Confronted by the professorial gender pay gap of 10.1%, the 7th worst in the country, a member of the senior management team stated, bizarrely, that RHUL’s listing by THE was not appropriate because RHUL could only be compared with other institutions with a professorial banding scheme. Other members of the senior management team have argued, simply, that there are no gender pay gaps within any one of the five professorial bands so the overall gap is not a sign of anything being amiss. This ignores the fact that until last year there were no women in band 5 at all and 16 men. The most common band for women professors remains band 2 while the most common for men is band 4. We are unconvinced by arguments that this is a natural reflection of the lesser contributions of women academics at RHUL.

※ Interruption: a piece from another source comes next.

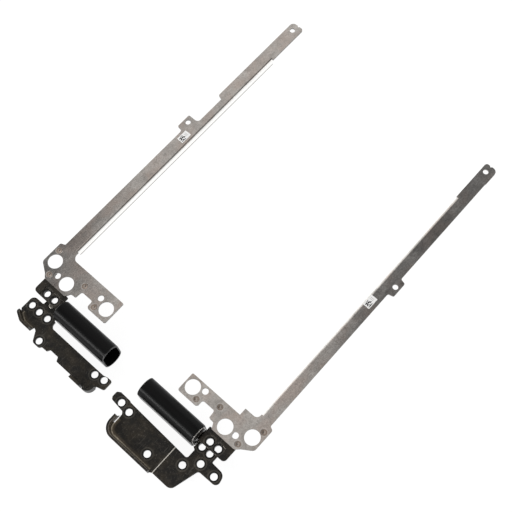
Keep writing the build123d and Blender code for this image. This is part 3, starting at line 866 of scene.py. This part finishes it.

It is time for the Principal and his management team to acknowledge the severity of the problem and work with UCU on matters ranging from clarity of criteria for promotion to consistency in how criteria are judged to be met, workload, and opportunities for leadership roles. Assessors need to be encouraged to question and justify their decisions as a matter of course: evidence-free opinion in place of reasoned feedback allows bias to operate unchecked. Applications and associated documents need to be anonymised effectively; currently information about protected characteristics is frequently leaked to assessors. To be 7th worst in the country for the professorial gender pay gap is an ignominious position for RHUL, something none of us want to see.

Gender pay inequality – and BAME and LGBT pay inequality – are areas where high-quality research is being undertaken at the College. Drawing upon the College’s own research strengths, Royal Holloway could be in the forefront of national league tables, not drawing up the rear. We look forward to working with management to bias-proof assessment procedures and eradicate the gender and other pay gaps.